Chia Yogurt with Caramelized Persimmons

Skip the packaged yogurt and try this delicious Chia Yogurt with Caramelized Persimmons. It tastes like fall in a cup and is a great way to eat a seasonal breakfast while reducing waste and ensuring fair sweeteners are used.
Prep Time10 mins
Cook Time10 mins
Setting Time2 hrs
Course: Breakfast
Cuisine: American
Keyword: Cleansing, Dairy-Free, Environmentally Friendly, Fall, Gluten-Free, Healthy, Package-Free, Vegan
Servings: 2
Calories: 272kcal
Author: Revolutionary Chef

Ingredients

For Chia Yogurt

  • 1 cup creamy plant-based milk I suggest oat, cashew, or light coconut
  • 1/2 tsp Fair Trade vanilla extract can omit if milk has vanilla flavor
  • 1 Tbsp maple syrup can omit if milk has sweetener
  • 4 Tbsp chia seeds

Caramelized Persimmons

  • 1 Fuyu persimmon sliced and diced into small pieces
  • 1 Tbsp maple syrup
  • 3 Tbsp water

Optional Toppings

  • nuts
  • granola

Instructions

Chia Yogurt

  • Add milk, vanilla extract, maple syrup, and chia seeds to a bowl.
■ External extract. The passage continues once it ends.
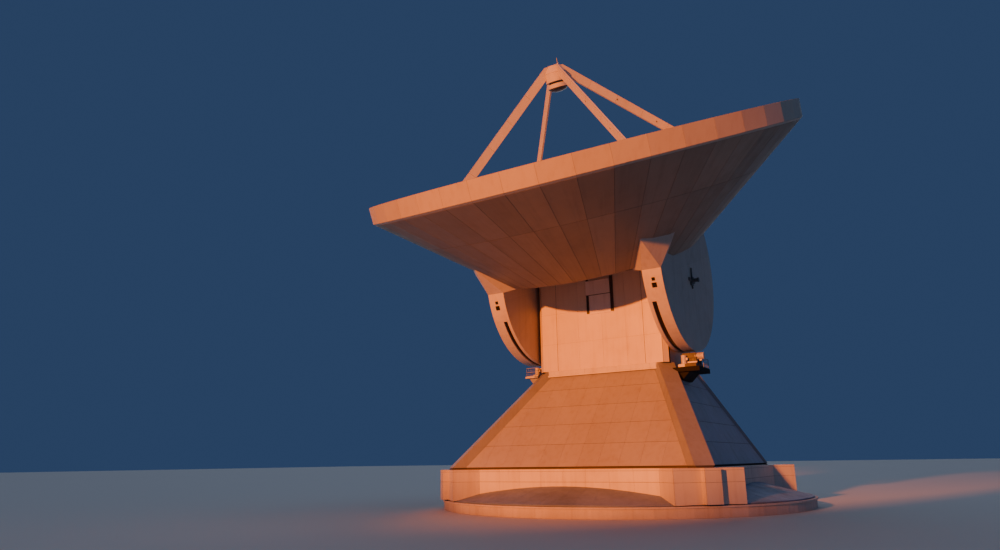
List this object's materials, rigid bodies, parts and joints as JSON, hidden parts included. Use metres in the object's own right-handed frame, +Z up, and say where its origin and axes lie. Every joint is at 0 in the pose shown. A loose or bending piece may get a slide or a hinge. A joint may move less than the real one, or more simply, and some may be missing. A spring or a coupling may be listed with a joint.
{
  "type": "radio telescope dish scale model",
  "caption": "Large dish radio telescope at half scale: round track, skirt, pyramid base and house carrying a tilting dish with wheels, rim band and blade tetrapod.",
  "frame": {"origin": "azimuth axis at ground level, on the underside of the foundation", "axes": "+X to the right seen from the front and along the elevation axis, -Y to the front, +Z up along the azimuth axis"},
  "size_m": [25, 26.1066, 25.4584],
  "materials": {
    "concrete": "cast concrete, weathered",
    "cladding": "off-white painted sheet panels, satin",
    "shaded_cladding": "off-white painted sheet, duller",
    "steel": "bare machined steel",
    "dark_steel": "dark grey paint",
    "mirror_panels": "fine-ground aluminium panels"
  },
  "bodies": {
    "foundation": {"foundation_floor": "concrete", "foundation_ring": "concrete", "azimuth_rail": "steel", "pintle_pin": "steel"},
    "alidade": {"track_cover": "shaded_cladding", "bogie_housing_front_right": "cladding", "bogie_housing_back_right": "cladding", "bogie_housing_back_left": "cladding", "bogie_housing_front_left": "cladding", "skirt_wall_front": "cladding", "skirt_wall_right": "cladding", "skirt_wall_back": "cladding", "skirt_wall_left": "cladding", "skirt_roof": "shaded_cladding", "pintle_cross": "dark_steel", "corner_leg_front_right": "cladding", "corner_leg_front_left": "cladding", "corner_leg_back_right": "cladding", "corner_leg_back_left": "cladding", "pyramid_wall_front": "cladding", "pyramid_wall_back": "cladding", "pyramid_wall_right": "cladding", "pyramid_wall_left": "cladding", "pyramid_deck": "cladding", "house_wall_front": "cladding", "house_wall_back": "cladding", "house_wall_right": "cladding", "house_wall_left": "cladding", "house_roof": "cladding", "elevation_bearing_right": "dark_steel", "elevation_bearing_left": "dark_steel", "drive_platform_right": "dark_steel", "drive_platform_left": "dark_steel", "drive_gearbox_right": "shaded_cladding", "drive_gearbox_left": "shaded_cladding"},
    "reflector": {"rim_band": "cladding", "dish_surface": "mirror_panels", "back_cladding_outer": "cladding", "back_cladding_inner": "cladding", "dish_hub_plate": "shaded_cladding", "vertex_port": "shaded_cladding", "elevation_wheel_right": "cladding", "elevation_wheel_left": "cladding", "gear_rack_right": "dark_steel", "gear_rack_left": "dark_steel", "tetrapod_leg_back_right": "cladding", "tetrapod_leg_back_left": "cladding", "tetrapod_leg_front_left": "cladding", "tetrapod_leg_front_right": "cladding", "apex_housing": "cladding", "subreflector_ring": "cladding", "subreflector": "dark_steel", "apex_rod": "steel"}
  },
  "joints": [
    {"name": "azimuth", "type": "hinge", "parent": "foundation", "child": "alidade", "pos_m": [0, 0, 1.2], "axis": [0, 0, 1], "range_deg": [-270, 270]},
    {"name": "elevation", "type": "hinge", "parent": "alidade", "child": "reflector", "pos_m": [0, -1.19, 13.235], "axis": [1, 0, 0], "range_deg": [-25.6, 52.4]}
  ]
}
Whisk hard for 30 seconds. Wait 5-10 minutes and whisk again.
  • Cover and place mixture in fridge to set for at least two hours. The mixture will be thick and gelatinous when ready.

Caramelized Persimmons

  • Add persimmon pieces to a small pot with water and maple syrup. Cook on medium heat, stirring frequently, until water is boiled off, approximately 10 minutes. The persimmons will soften slightly, but will probably not become fully soft.
  • Let persimmons cool and add to top of chia yogurt with any other toppings you like.

Notes

Nutritional information is a rough estimate based on common plant-based milk options. It does not include optional ingredients.